Adalah to AG: Freeze Demolition Orders against Arab Homes in the Triangle and Wadi Ara in Central Israel, and Resolve Severe Housing Shortages for Arab Citizens

On 1 June 2008, Adalah sent a letter to the Minister of the Interior and the Attorney General on behalf of the Union of Popular Committees against Home Demolitions in the Triangle and Wadi Ara, demanding that they freeze the implementation of demolition orders issued against Arab homes. Adalah further demanded that just and realistic solutions be found to put an end to the housing and land shortages in Arab towns and villages in the Triangle.

In the letter, Adalah Attorney Suhad Bishara argued that the serious shortage of housing in these towns and villages was caused by the neglect of Israel's planning authorities. Arab towns and villages in the Triangle and Wadi Ara, like other Arab towns and villages in Israel, are predominantly built on private lands owned by local residents. However, numerous families who do not privately own any land or land for building purposes. This group faces severe land shortages, as the Israel Land Administration (ILA), which manages 93% of the land in Israel, does not initiate plans to alleviate this shortage and does not allocate land for residential purposes in these towns and villages. The only option available to this group is to build homes on land designated as agricultural land, which is adjacent to areas earmarked for building, or else they will find themselves without a home.

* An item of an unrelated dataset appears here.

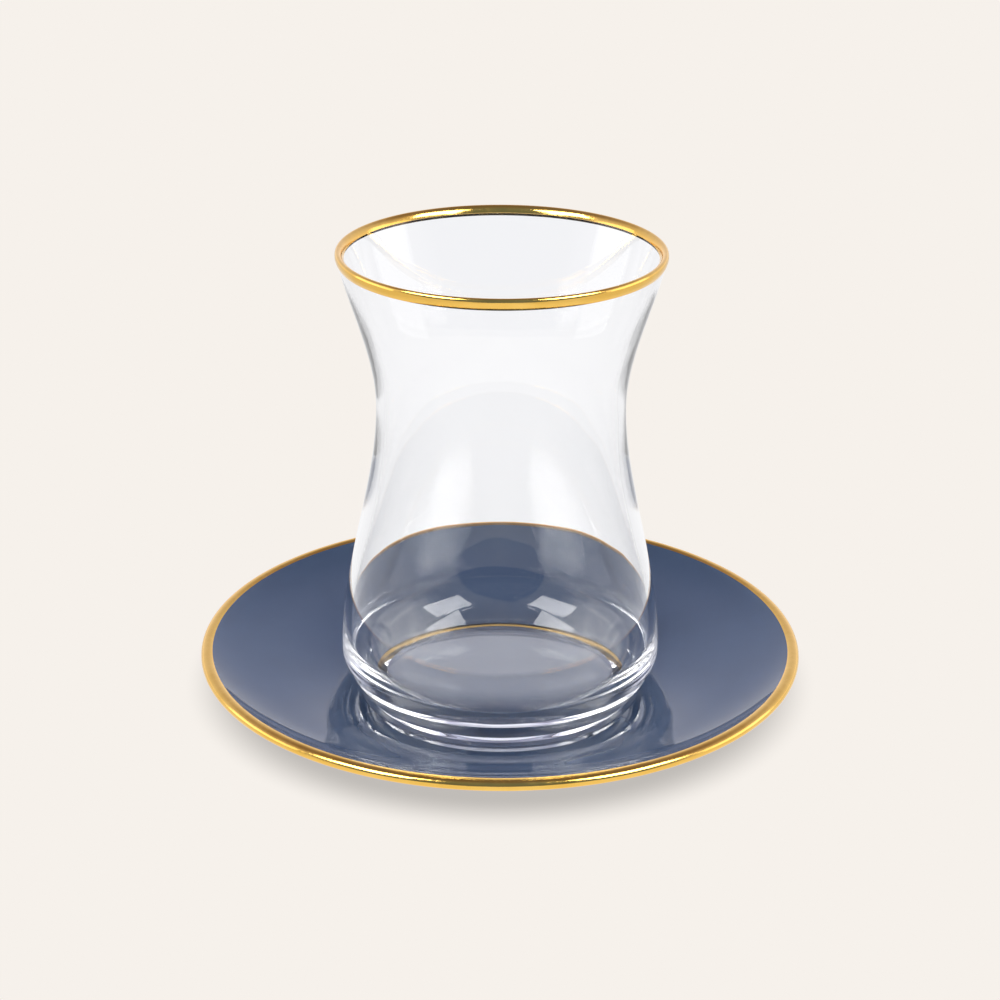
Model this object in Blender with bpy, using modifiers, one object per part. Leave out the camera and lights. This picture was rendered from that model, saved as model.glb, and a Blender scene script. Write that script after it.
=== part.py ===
"""A clear, waisted tea glass with a gilded lip, standing on a blue saucer with a gilded rim.

The saucer's foot ring stands on the plane z = 0 and everything is turned about the Z axis.
Sizes are in metres.
"""
import math

import bpy

# Saucer: overall radius, and the level well that the glass stands on
SAUCER_RADIUS = 0.0600
WELL_RADIUS = 0.0280
WELL_TOP = 0.0054
WELL_THICKNESS = 0.0030

# Saucer wall: rises above the well, and slopes, at the well's edge, half way out and at the rim
WELL_EDGE_SLOPE = 0.40
MIDWAY_RADIUS = 0.0445
MIDWAY_RISE = 0.0053
MIDWAY_SLOPE = 0.25
RIM_RISE = 0.0098
RIM_SLOPE = 0.61
MIDWAY_THICKNESS = 0.0026

# Saucer: the foot ring underneath
FOOT_RING_OUTER = 0.0340
FOOT_RING_INNER = 0.0305
FOOT_RING_TAPER = 0.0006

# Saucer: the gilded rim, a round bead that swells from the end of the wall
SAUCER_GOLD_WIDTH = 0.0023
SAUCER_GOLD_THICKNESS = 0.0019
SAUCER_BEAD_HALF_WIDTH = 0.00135
SAUCER_BEAD_HALF_HEIGHT = 0.00115

# Glass outside: heights above its foot, radii, and how fast the radius grows with height
FOOT_RADIUS = 0.0270
FOOT_SLOPE = 1.00
HEEL_HEIGHT = 0.0067
HEEL_RADIUS = 0.0313
HEEL_SLOPE = 0.50
BELLY_HEIGHT = 0.0086
BELLY_RADIUS = 0.0318
FLANK_HEIGHT = 0.0349
FLANK_RADIUS = 0.0279
FLANK_SLOPE = -0.223
WAIST_HEIGHT = 0.0601
WAIST_RADIUS = 0.0242
LIP_HEIGHT = 0.0884
LIP_RADIUS = 0.0310
LIP_SLOPE = 0.267

# Glass inside: the slightly domed floor, how steeply the round corner leaves it, in degrees, the corner's
# height and radius, and the wall's thickness at the stations above
BASE_THICKNESS = 0.0021
FLOOR_DOME = 0.0009
FLOOR_RADIUS = 0.0230
INNER_CORNER_START = 36.0
INNER_CORNER_HEIGHT = 0.0140
INNER_CORNER_RADIUS = 0.0298
INNER_CORNER_SLOPE = -0.04
WALL_AT_FLANK = 0.0022
WALL_AT_WAIST = 0.0017
WALL_AT_LIP = 0.0013

# Glass underneath: a shallow hollow inside the ring that it stands on
HOLLOW_RADIUS = 0.0230
HOLLOW_DEPTH = 0.00025

# The gilded bead round the glass's lip: half its width and height, its middle above the lip, and where
# its curve begins outside and ends inside, in degrees up from level
LIP_BEAD_HALF_WIDTH = 0.00085
LIP_BEAD_HALF_HEIGHT = 0.00135
LIP_BEAD_MIDDLE = 0.00115
LIP_BEAD_START = -40.0
LIP_BEAD_END = 178.0

# Where the glass's wall ends outside and inside, from the lip up, just under the bead
WALL_END_OUTSIDE = -0.0001
WALL_END_INSIDE = 0.0007

# Clearance kept between pieces that touch
GAP = 0.0003

# Facets round the turned shapes, and points along their curves
TURN_STEPS = 60
LONG_CURVE_POINTS = 6
SHORT_CURVE_POINTS = 3
BEAD_POINTS = 9

# Colours, linear
BLUE_GLAZE = (0.085, 0.125, 0.215)
GOLD = (0.80, 0.50, 0.16)
CLEAR = (0.95, 0.97, 0.97)


def clear_scene():
    """Remove every object, so that the model starts from nothing."""
    for item in list(bpy.data.objects):
        bpy.data.objects.remove(item, do_unlink=True)


def smooth_run(start, end, count):
    """Points of a smooth curve between two (position, value, slope) stations, without the first."""
    position_0, value_0, slope_0 = start
    position_1, value_1, slope_1 = end
    span = position_1 - position_0
    points = []
    for index in range(1, count + 1):
        t = index / count
        value = (1 + 2 * t) * (1 - t) ** 2 * value_0 + t * (1 - t) ** 2 * span * slope_0
        value += t * t * (3 - 2 * t) * value_1 + t * t * (t - 1) * span * slope_1
        points.append((position_0 + t * span, value))
    return points


def arc(centre, radius_across, radius_up, start_degrees, end_degrees, count):
    """Points along an arc of an ellipse, as (radius, height), with both its ends."""
    points = []
    for index in range(count + 1):
        angle = math.radians(start_degrees + (end_degrees - start_degrees) * index / count)
        points.append((centre[0] + radius_across * math.cos(angle), centre[1] + radius_up * math.sin(angle)))
    return points


def raised(points, height):
    """The same outline, higher up."""
    return [(radius, z + height) for radius, z in points]


def saucer_wall():
    """The upper surface of the saucer's wall from the well's edge out to the gilded rim."""
    well_edge = (WELL_RADIUS, WELL_TOP, WELL_EDGE_SLOPE)
    midway = (MIDWAY_RADIUS, WELL_TOP + MIDWAY_RISE, MIDWAY_SLOPE)
    rim = (SAUCER_RADIUS - SAUCER_GOLD_WIDTH - GAP, WELL_TOP + RIM_RISE, RIM_SLOPE)
    return smooth_run(well_edge, midway, LONG_CURVE_POINTS) + smooth_run(midway, rim, LONG_CURVE_POINTS)


def wall_thickness(radius):
    """How thick the saucer's wall is, upright, at a radius: it thins evenly from midway to the rim."""
    rim_radius = SAUCER_RADIUS - SAUCER_GOLD_WIDTH - GAP
    share = (radius - MIDWAY_RADIUS) / (rim_radius - MIDWAY_RADIUS)
    return MIDWAY_THICKNESS + (SAUCER_GOLD_THICKNESS - MIDWAY_THICKNESS) * share


def saucer_outline():
    """The section of the saucer, from the middle of its well to the middle underneath."""
    wall = saucer_wall()
    outer_wall = [(radius, height) for radius, height in wall if radius > MIDWAY_RADIUS - GAP]
    under_wall = [(radius, height - wall_thickness(radius)) for radius, height in outer_wall]
    foot_ring = [(FOOT_RING_OUTER, WELL_TOP), (FOOT_RING_OUTER - FOOT_RING_TAPER, 0.0)]
    foot_ring += [(FOOT_RING_INNER + FOOT_RING_TAPER, 0.0), (FOOT_RING_INNER, WELL_TOP - WELL_THICKNESS)]
    well = [(0.0, WELL_TOP), (WELL_RADIUS, WELL_TOP)]
    return well + wall + under_wall[::-1] + foot_ring + [(0.0, WELL_TOP - WELL_THICKNESS)]


def saucer_rim_section():
    """The section of the saucer's gilded rim: a round bead that swells from the end of the wall."""
    inner = SAUCER_RADIUS - SAUCER_GOLD_WIDTH
    top = WELL_TOP + RIM_RISE
    centre_radius = SAUCER_RADIUS - SAUCER_BEAD_HALF_WIDTH
    start = math.acos((inner - centre_radius) / SAUCER_BEAD_HALF_WIDTH)
    centre = (centre_radius, top - SAUCER_BEAD_HALF_HEIGHT * math.sin(start))
    bead = arc(centre, SAUCER_BEAD_HALF_WIDTH, SAUCER_BEAD_HALF_HEIGHT, math.degrees(start), -90, BEAD_POINTS)
    return bead + [(inner, top - SAUCER_GOLD_THICKNESS)]


def glass_outside(top_height):
    """The outer side of the glass from the given height down to its foot."""
    lip = (LIP_HEIGHT, LIP_RADIUS, LIP_SLOPE)
    waist = (WAIST_HEIGHT, WAIST_RADIUS, 0.0)
    flank = (FLANK_HEIGHT, FLANK_RADIUS, FLANK_SLOPE)
    belly = (BELLY_HEIGHT, BELLY_RADIUS, 0.0)
    heel = (HEEL_HEIGHT, HEEL_RADIUS, HEEL_SLOPE)
    foot = (0.0, FOOT_RADIUS, FOOT_SLOPE)
    heights = [(top_height, LIP_RADIUS + (top_height - LIP_HEIGHT) * LIP_SLOPE)]
    heights += smooth_run(lip, waist, LONG_CURVE_POINTS)
    heights += smooth_run(waist, flank, LONG_CURVE_POINTS)
    heights += smooth_run(flank, belly, LONG_CURVE_POINTS)
    heights += smooth_run(belly, heel, SHORT_CURVE_POINTS)
    heights += smooth_run(heel, foot, SHORT_CURVE_POINTS)
    return [(radius, height) for height, radius in heights]


def glass_floor():
    """The domed floor inside the glass, from its middle to where the corner begins."""
    points = []
    for index in range(SHORT_CURVE_POINTS):
        share = index / SHORT_CURVE_POINTS
        points.append((FLOOR_RADIUS * share, BASE_THICKNESS + FLOOR_DOME * (1 - share * share)))
    return points


def glass_inside(top_height):
    """The inner side of the glass from the middle of its floor up to the given height."""
    corner = (INNER_CORNER_HEIGHT, INNER_CORNER_RADIUS, INNER_CORNER_SLOPE)
    flank = (FLANK_HEIGHT, FLANK_RADIUS - WALL_AT_FLANK, FLANK_SLOPE)
    waist = (WAIST_HEIGHT, WAIST_RADIUS - WALL_AT_WAIST, 0.0)
    lip = (LIP_HEIGHT, LIP_RADIUS - WALL_AT_LIP, LIP_SLOPE)
    heights = smooth_run(corner, flank, LONG_CURVE_POINTS)
    heights += smooth_run(flank, waist, LONG_CURVE_POINTS)
    heights += smooth_run(waist, lip, LONG_CURVE_POINTS)
    heights[-1] = (top_height, LIP_RADIUS - WALL_AT_LIP + (top_height - LIP_HEIGHT) * LIP_SLOPE)
    start = math.radians(INNER_CORNER_START)
    across = (INNER_CORNER_RADIUS - FLOOR_RADIUS) / (1 - math.sin(start))
    rise = (INNER_CORNER_HEIGHT - BASE_THICKNESS) / math.cos(start)
    centre = (INNER_CORNER_RADIUS - across, INNER_CORNER_HEIGHT)
    floor_corner = arc(centre, across, rise, INNER_CORNER_START - 90, 0, LONG_CURVE_POINTS)
    return glass_floor() + floor_corner + [(radius, height) for height, radius in heights]


def glass_outline():
    """The whole section of the clear glass, from the middle of its floor to the middle underneath."""
    inside = glass_inside(LIP_HEIGHT + WALL_END_INSIDE)
    outside = glass_outside(LIP_HEIGHT + WALL_END_OUTSIDE)
    hollow = arc((0.0, 0.0), HOLLOW_RADIUS, HOLLOW_DEPTH, 0, 90, SHORT_CURVE_POINTS)
    return raised(inside + outside + hollow, WELL_TOP + GAP)


def lip_section():
    """The section of the gilded bead round the lip, leaning outward as the wall does."""
    middle = LIP_RADIUS - WALL_AT_LIP / 2
    bead = arc((middle, LIP_BEAD_MIDDLE), LIP_BEAD_HALF_WIDTH, LIP_BEAD_HALF_HEIGHT, LIP_BEAD_END,
               LIP_BEAD_START, BEAD_POINTS)
    return raised([(radius + rise * LIP_SLOPE, LIP_HEIGHT + rise) for radius, rise in bead], WELL_TOP + GAP)


def plain_material(name, colour, roughness, metallic, transmission):
    """A Principled BSDF material of one colour."""
    material = bpy.data.materials.new(name)
    material.use_nodes = True
    shader = material.node_tree.nodes["Principled BSDF"]
    shader.inputs["Base Color"].default_value = (*colour, 1.0)
    shader.inputs["Roughness"].default_value = roughness
    shader.inputs["Metallic"].default_value = metallic
    shader.inputs["Transmission Weight"].default_value = transmission
    material.diffuse_color = (*colour, 1.0)
    return material


def turned(name, outline, closed, material, collection):
    """A solid of revolution about the Z axis, from an outline that runs down its outer side.

    A closed outline is the section of a ring, and an open one starts and ends on the axis.
    """
    vertices = [(radius, 0.0, height) for radius, height in outline]
    edges = [(index, index + 1) for index in range(len(vertices) - 1)]
    if closed:
        edges.append((len(vertices) - 1, 0))
    mesh = bpy.data.meshes.new(name)
    mesh.from_pydata(vertices, edges, [])
    mesh.materials.append(material)
    piece = bpy.data.objects.new(name, mesh)
    collection.objects.link(piece)
    turn = piece.modifiers.new("Turn", "SCREW")
    turn.axis = "Z"
    turn.angle = math.tau
    turn.steps = TURN_STEPS
    turn.render_steps = TURN_STEPS
    turn.use_merge_vertices = True
    turn.merge_threshold = 0.00001
    turn.use_smooth_shade = True
    return piece


def build():
    """Make the four pieces of the set."""
    clear_scene()
    collection = bpy.data.collections.new("turkish_tea_glass")
    bpy.context.scene.collection.children.link(collection)
    clear_glass = plain_material("clear_glass", CLEAR, 0.02, 0.0, 1.0)
    blue_glaze = plain_material("blue_glaze", BLUE_GLAZE, 0.08, 0.0, 0.0)
    gilding = plain_material("gilding", GOLD, 0.18, 1.0, 0.0)
    turned("tea_glass", glass_outline(), False, clear_glass, collection)
    turned("glass_gold_lip", lip_section(), True, gilding, collection)
    turned("saucer", saucer_outline(), False, blue_glaze, collection)
    turned("saucer_gold_rim", saucer_rim_section(), True, gilding, collection)


build()
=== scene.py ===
"""A clear, waisted tea glass with a gilded lip on a blue saucer with a gilded rim, in a bright studio.

The four solids are replaced by finely turned pieces of the same outline. The hidden base of the glass
differs a little from its solid, so that it bends the light as the real one does. Sizes are in metres.
"""
import math

import bpy
from mathutils import Matrix, Vector


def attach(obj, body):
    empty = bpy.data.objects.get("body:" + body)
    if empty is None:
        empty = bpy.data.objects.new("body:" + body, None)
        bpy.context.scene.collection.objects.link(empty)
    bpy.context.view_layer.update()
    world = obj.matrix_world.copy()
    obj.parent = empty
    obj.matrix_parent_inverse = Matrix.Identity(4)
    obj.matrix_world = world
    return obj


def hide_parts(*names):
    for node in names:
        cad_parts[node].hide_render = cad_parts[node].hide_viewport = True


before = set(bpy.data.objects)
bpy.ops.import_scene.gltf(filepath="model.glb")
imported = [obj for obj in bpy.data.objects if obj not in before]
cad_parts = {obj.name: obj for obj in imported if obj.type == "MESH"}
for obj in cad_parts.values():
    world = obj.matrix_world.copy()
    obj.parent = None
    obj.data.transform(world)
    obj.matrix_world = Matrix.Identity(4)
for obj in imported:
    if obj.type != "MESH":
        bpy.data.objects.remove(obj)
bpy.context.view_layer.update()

# Saucer: overall radius, the level well, and the stations of its wall
SAUCER_RADIUS = 0.0600
WELL_RADIUS = 0.0280
WELL_TOP = 0.0054
WELL_THICKNESS = 0.0030
WELL_EDGE_SLOPE = 0.40
MIDWAY_RADIUS = 0.0445
MIDWAY_RISE = 0.0053
MIDWAY_SLOPE = 0.25
RIM_RISE = 0.0098
RIM_SLOPE = 0.61
MIDWAY_THICKNESS = 0.0026

# Saucer: the foot ring underneath
FOOT_RING_OUTER = 0.0340
FOOT_RING_INNER = 0.0305
FOOT_RING_TAPER = 0.0006

# Saucer: the gilded rim
SAUCER_GOLD_WIDTH = 0.0023
SAUCER_GOLD_THICKNESS = 0.0019
SAUCER_BEAD_HALF_WIDTH = 0.00135
SAUCER_BEAD_HALF_HEIGHT = 0.00115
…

“In other words, the reality on the ground has forced these people to find their own solutions to these land shortages and for the natural growth of their families. In accordance with the legal principles of justice, this group must be provided with protection,” Adalah argued. Furthermore, several Israeli courts have recently issued decisions in which they emphasized that the Arab minority in Israel faces discrimination in the field of land allocation and planning, and that the housing shortage demonstrates the necessity of not prosecuting them under Israeli law as “violators of the land and planning laws”, and of finding suitable housing solutions for them.

Adalah further argued that the authorities must halt the home demolition process and find suitable housing solutions because the state has not updated the master plans for Arab towns and villages in these areas for decades. In addition, the failure to make these planning decisions is also a result of decisions to prosecute residents or to issue administrative demolition orders, while the authorities should not, as mentioned above, have filed indictments against residents according to the principles of justice.